Perhaps he has a reason to be optimistic as well as fatalistic, for given the Stormers injury problems, they did put up a good fight against both the Sharks and a savagely brutal Toulon team who came to South Africa to win at all costs.
“It’s a sore changing room, two guys in hospital, it was a brutal game. Yet we stuck around, the fight from the guys was nice. I don’t think I’ve seen a bigger team.

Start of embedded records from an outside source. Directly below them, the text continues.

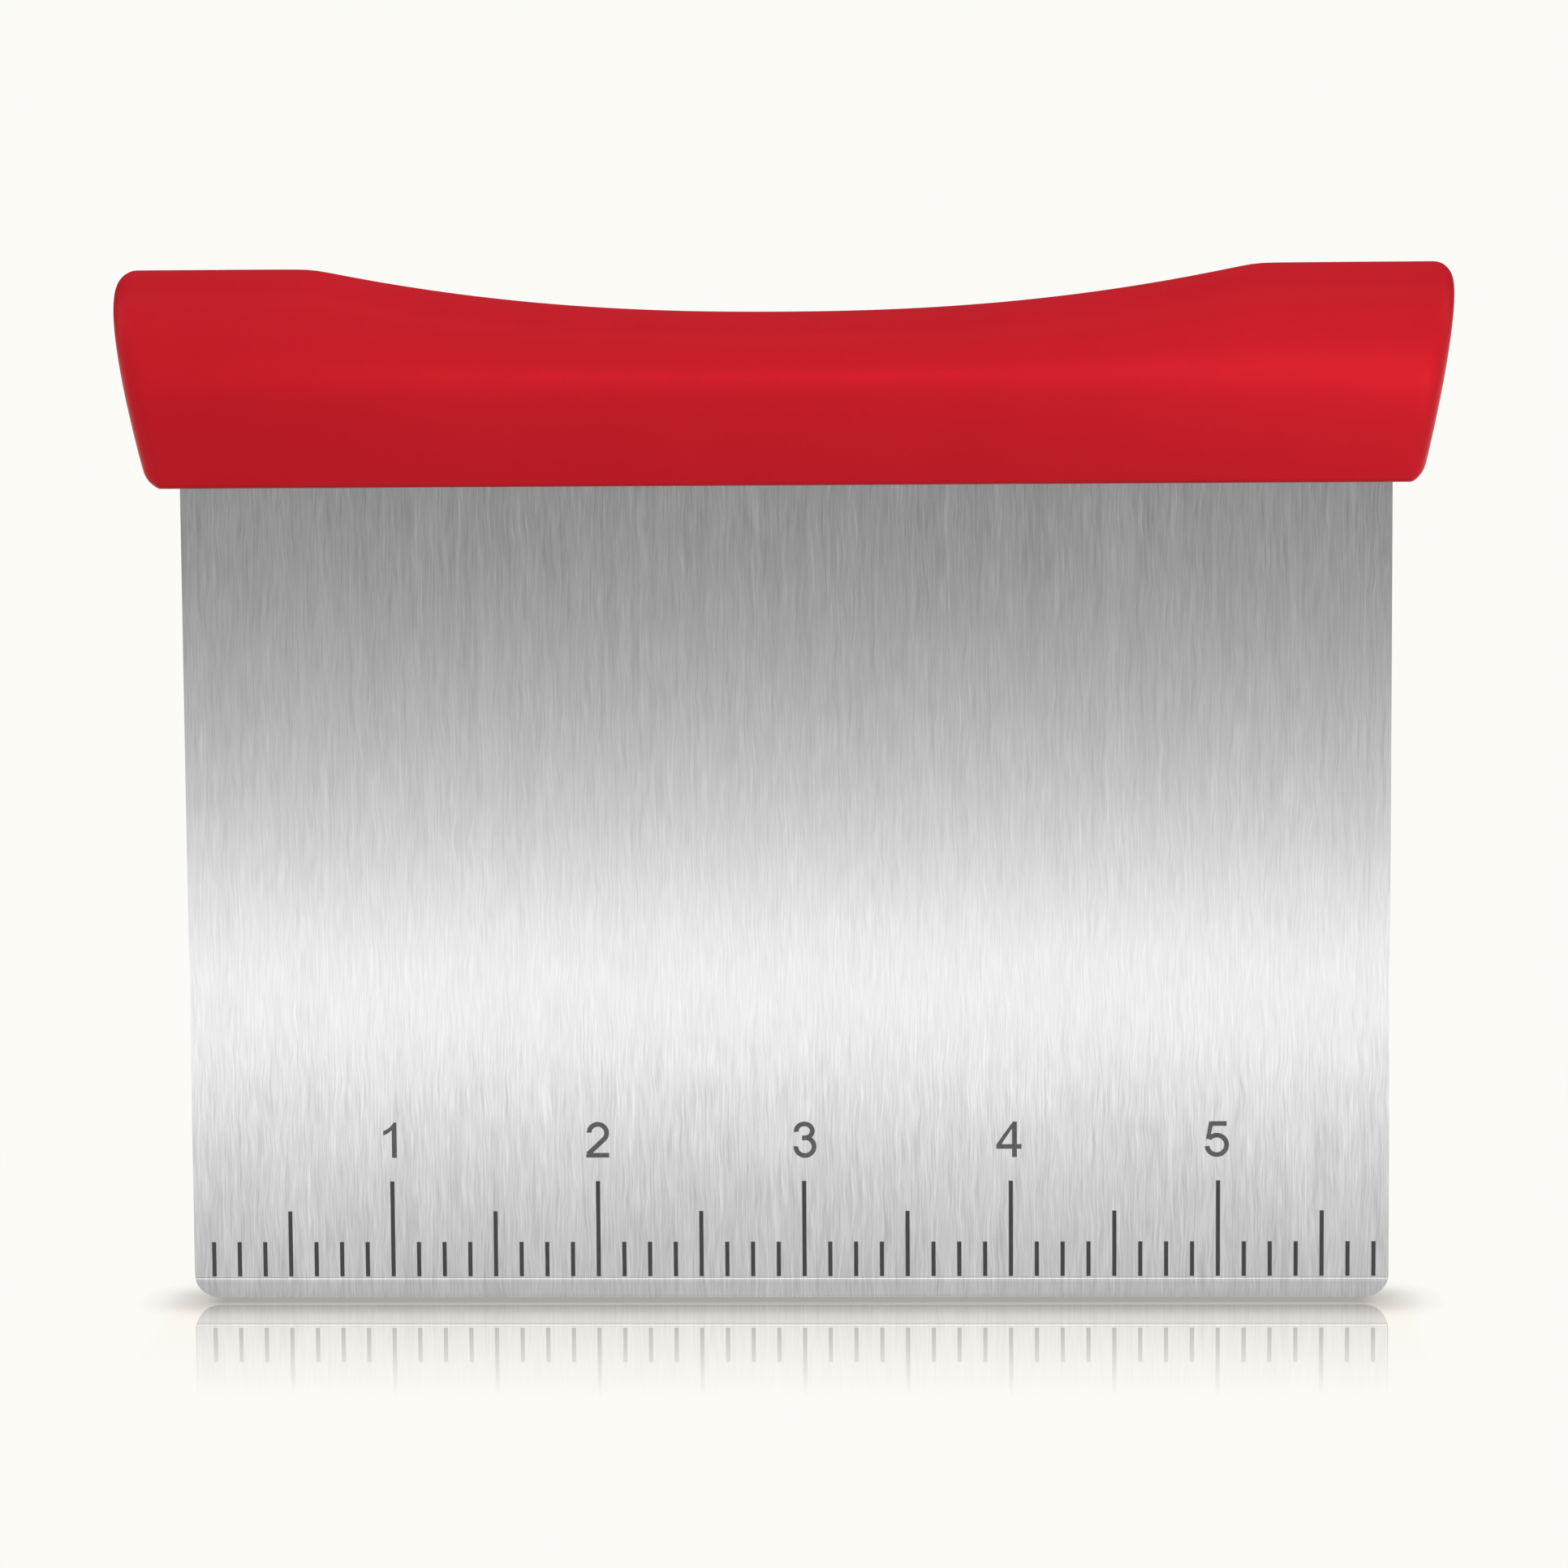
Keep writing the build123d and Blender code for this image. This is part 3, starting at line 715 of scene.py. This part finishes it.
# the grain is coarser near the edge and near the grip
depth = g.ramp(g.remap(sep.outputs["Z"], 0.0, 0.1024), [(0.0, 1.12), (0.25, 1.12), (0.36, 0.66), (0.60, 0.74),
                                                        (0.80, 0.74), (0.95, 1.12)])
tone = g.math("MULTIPLY_ADD", mixed, depth, 1.0)
colour = g.add("ShaderNodeCombineColor", {"Red": g.math("MULTIPLY", tone, 0.648), "Green": g.math("MULTIPLY", tone, 0.650),
                                          "Blue": g.math("MULTIPLY", tone, 0.650)})
g.put(p, "Base Color", colour.outputs[0])
p.inputs["Metallic"].default_value = 1.0
g.put(p, "Roughness", g.remap(line, 0.3, 0.7, 0.15, 0.18))
p.inputs["Anisotropic"].default_value = 0.95
wear(nodes["blade"], steel)

# engraving fill


def enamel(name, value):
    m, g, p = material(name)
    at = g.coords((1, 1, 0.35))
    n = g.noise(at, scale=2600.0, detail=2.0)
    g.put(p, "Base Color", g.mix(g.remap(n, 0.3, 0.7), (value * 0.86,) * 3 + (1.0,), (value * 1.14,) * 3 + (1.0,)))
    g.put(p, "Roughness", g.remap(n, 0.3, 0.7, 0.55, 0.70))
    p.inputs["Specular IOR Level"].default_value = 0.3
    bump = g.add("ShaderNodeBump", {"Strength": 0.2, "Distance": 0.00002, "Height": n})
    g.put(p, "Normal", bump.outputs[0])
    return m


wear(nodes["ruler_graduations"], enamel("graduation_enamel", 0.058))
wear(nodes["ruler_numerals"], enamel("numeral_enamel", 0.115))

# moulded core, inside the grip
plastic, g, p = material("core_plastic")
at = g.coords()
g.put(p, "Base Color", g.mix(g.noise(at, scale=90.0, detail=3.0), (0.27, 0.012, 0.018, 1), (0.34, 0.018, 0.024, 1)))
g.put(p, "Roughness", g.remap(g.noise(at, scale=700.0), 0.3, 0.7, 0.45, 0.6))
bump = g.add("ShaderNodeBump", {"Strength": 0.15, "Distance": 0.00005, "Height": g.noise(at, scale=3000.0)})
g.put(p, "Normal", bump.outputs[0])
wear(nodes["core_front"], plastic)
wear(nodes["core_rear"], plastic)

# rivets
rivet, g, p = material("rivet_steel")
at = g.coords()
n = g.noise(at, scale=1500.0, detail=3.0)
g.put(p, "Base Color", g.mix(n, (0.50, 0.50, 0.51, 1), (0.62, 0.62, 0.62, 1)))
p.inputs["Metallic"].default_value = 1.0
g.put(p, "Roughness", g.remap(n, 0.3, 0.7, 0.28, 0.42))
wear(nodes["tang_rivets"], rivet)
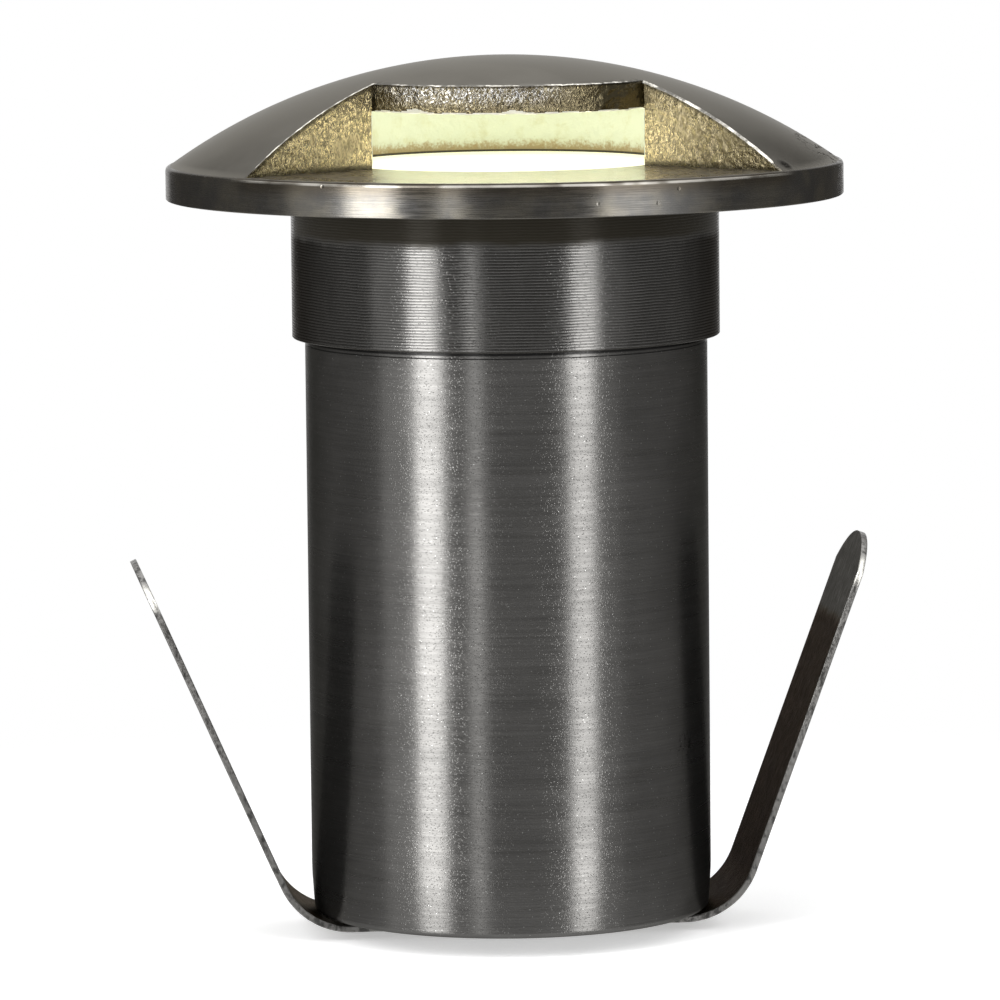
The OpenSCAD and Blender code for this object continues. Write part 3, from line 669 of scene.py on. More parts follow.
def lit_glass():
    """Moulded glass with the lamp's light in it: white over the lamp and warmer at its rim."""
    glass = Finish("lens_glass_lit", (0.96, 0.98, 0.93), 0.0, 0.22)
    glass.set("Transmission Weight", 0.6)
    glass.set("IOR", 1.5)
    glow = tone("light")
    face = glass.span(glass.axis("Z"), -0.35, -0.02, above=FLOOR_Z)
    near = glass.mixed(glass.span(glass.radius(), 9, 15), (1.0, 0.97, 0.84), glow)
    lit = glass.mixed(glass.span(glass.axis("Y"), 6, 13), near, (0.84, 0.83, 0.52))
    glass.set("Emission Color", glass.mixed(face, tinted(glow, 0.2), lit))
    glass.set("Emission Strength", 0.8)
    glass.bump(glass.grain(1.4, 2.0, 0.5), 0.01)
    return glass


def drifting(name, metallic, first, second, gloss, size, start=0.3, rough=0.6):
    """A finish whose colour and roughness drift between two levels each."""
    finish = Finish(name, first, metallic)
    cloud = finish.grain(size, 3.0, rough)
    finish.paint(finish.mixed(finish.band(cloud, start, 0.75), first, second))
    finish.shine(cloud, *gloss)
    return finish


def black_rubber():
    bloom = (0.06, 0.06, 0.062)
    rubber = drifting("seal_black_rubber", 0.0, tone("rubber"), bloom, (0.45, 0.7), 1.6, 0.45, 0.65)
    rubber.bump(rubber.grain(0.12, 2.0, 0.5), 0.01)
    return rubber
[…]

It’s comparable to La Rochelle.
“Some might say I am making excuses but to play that game without Deon [Fourie], Evan [Roos], Keke, BJ, Frans, Kitsie, Damian, Sacha, Manie was not insignificant.”
COULD SNIFF VICTORY
And yet the Stormers, had they taken their chances, particularly when they looked like they were gaining momentum in the middle stages of the match, could so easily have won despite it all, and Dobson is right, you might be able to argue that the Stormers are over-elaborate and try too many 50/50 passes and overdo the chip kicks, but you can’t fault their commitment to the cause.
Prop Neethling Fouche, called on to captain the team in the absence of Moerat and Dan du Plessis, was part of another dominant scrumming effort, which might have counted for more had there been more scrums in the first hour of the game, with both teams opting to play off turnovers created from mistakes and the referee allowing the advantage. Fouche felt that like in Durban the previous week, the victory was there to be taken.
“It’s quite sad actually because you could almost sniff that win. Just after halftime we’re on their goal line; we score there we go 21-10 and they’re probably being asked more questions than us at that juncture,’ said Fouche.
“But we don’t finish there and then it’s penalty, penalty, yellow card (to Willie Engelbrecht), and then you’re under pressure. Teams like these, with lots of internationals, they’re not going to let that pressure go. They’ll just keep their foot on your throat.”
They did and in the end they strangled the Stormers who will now turn their main focus to resurrecting their season by winning the two festive season derbies against the Emirates Lions and Hollywoodbets Sharks at DHL Stadium on 21 and 28 December respectively. They’d probably agree that the Champions Cup challenge is over after losing their first game at home.